De reojo alcanzaba a ver a una enfermera joven buscar en unas pequeñas cajas lo que los médicos le pedían y ofrecer otras a cambio. Ahora sé lo que siente mi viejo pickup cuando el mecánico -mi amigo Cosme- dice: esta pieza no es la que lleva, pero con una calza va a funcionar.

Las ganas de orinar seguramente se reflejaban en mi rostro porque un enfermero, también joven, se acercó a mi oído y en tono amable y comprensible me dijo: tiene ganas de orinar ¿verdad? puede hacerlo si gusta, de todos modos tenemos que limpiar y tirar las sábanas llenas de sangre, es peligroso que se aguante porque aumenta su presión.

La sola sugerencia me indignó y me pareció inadmisible ¿orinarme bajo las narices de los médicos? He hecho cosas que me avergüenzan ¿pero esto? Primero muerto.

Al rato el joven se acercó de nuevo y susurró al oído: “retener el líquido aumenta la presión, no se aguante”

La verdad es que, a esas alturas, las ganas de orinar, con el miedo y el frío, eran ya casi incontenibles.

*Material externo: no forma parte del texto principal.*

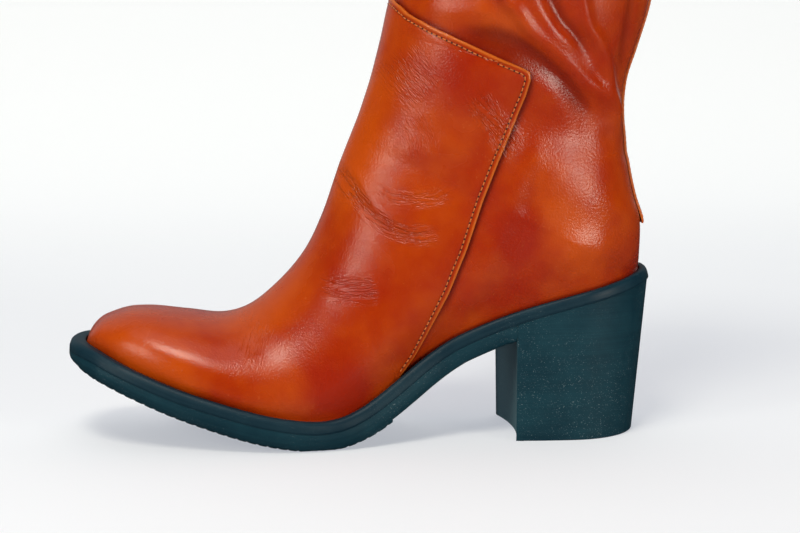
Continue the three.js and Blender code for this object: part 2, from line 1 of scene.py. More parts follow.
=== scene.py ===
"""A left leather boot on a block heel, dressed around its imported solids.

The toe points to -X, the outer side faces -Y and +Z is up. Sizes are in millimetres in the
classes below, and every mesh is written in metres.
"""
from __future__ import annotations

import logging
import math
from dataclasses import dataclass, field
from enum import Enum
from typing import Callable, Optional, Sequence, Union

import bmesh
import bpy
import numpy as np
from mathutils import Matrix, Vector
from mathutils.bvhtree import BVHTree

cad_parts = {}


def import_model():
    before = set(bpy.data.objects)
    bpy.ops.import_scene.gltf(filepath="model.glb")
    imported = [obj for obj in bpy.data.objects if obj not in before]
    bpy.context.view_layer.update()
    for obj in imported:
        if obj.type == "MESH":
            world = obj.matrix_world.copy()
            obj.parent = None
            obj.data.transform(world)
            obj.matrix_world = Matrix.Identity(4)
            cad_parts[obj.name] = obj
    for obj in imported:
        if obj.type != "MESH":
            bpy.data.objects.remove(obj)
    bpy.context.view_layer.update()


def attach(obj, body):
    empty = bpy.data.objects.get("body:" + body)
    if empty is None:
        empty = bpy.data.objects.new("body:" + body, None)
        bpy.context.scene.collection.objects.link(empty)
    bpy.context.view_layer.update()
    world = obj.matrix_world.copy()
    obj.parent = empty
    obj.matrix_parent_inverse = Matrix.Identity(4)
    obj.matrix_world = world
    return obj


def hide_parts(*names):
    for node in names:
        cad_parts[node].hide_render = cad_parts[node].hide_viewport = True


Array = np.ndarray
Triple = tuple[float, float, float]
Colour = Triple
Span = tuple[float, float]
Faces = list[list[int]]
MM = 0.001
TINY = 1e-9
# Distance in millimetres under which the points of stitches and needle holes become one.
FINE_WELD = 0.0001
WHITE = (1.0, 1.0, 1.0)
LOG = logging.getLogger("boot")


def smooth(value: Array, low: float, high: float) -> Array:
    """Smooth step of a value from 0 at low to 1 at high."""
    share = np.clip((np.asarray(value, float) - low) / (high - low), 0, 1)
    return share * share * (3 - 2 * share)


def mix(start: Array, end: Array, share: Array) -> Array:
    """Straight mix of two values."""
    return start + (end - start) * share


def within(value: Array, rise: Span, fall: Span) -> Array:
    """1 between a smooth rise and a smooth fall, and 0 outside them."""
    return smooth(value, *rise) * (1 - smooth(value, *fall))


def read_line(line: Array, run: Array, at: Array) -> Array:
    """Points of a line at given runs along it."""
    return np.stack([np.interp(at, run, column) for column in line.T], 1)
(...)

Como un nuevo Hamlet me preguntaba: “orinar o no orinar, he ahí el dilema” Y luego pensaba en los posibles encabezados amarillistas de los periódicos de La Paz: “Pintor emérito muere por no orinar” Las ganas aumentaban y los médicos no tenían para cuándo terminar.

¿Qué era mejor, un pintor honorable muerto o uno mión… pero vivo? La voz enérgica del doctor ¡Agreguen más…rápido! definió mis profundas dudas filosóficas.

Un calorcito húmedo, maravillosamente placentero, empezó a subir por mi espalda y un sólo pensamiento ocupo mi mente: ¡que sea sangre!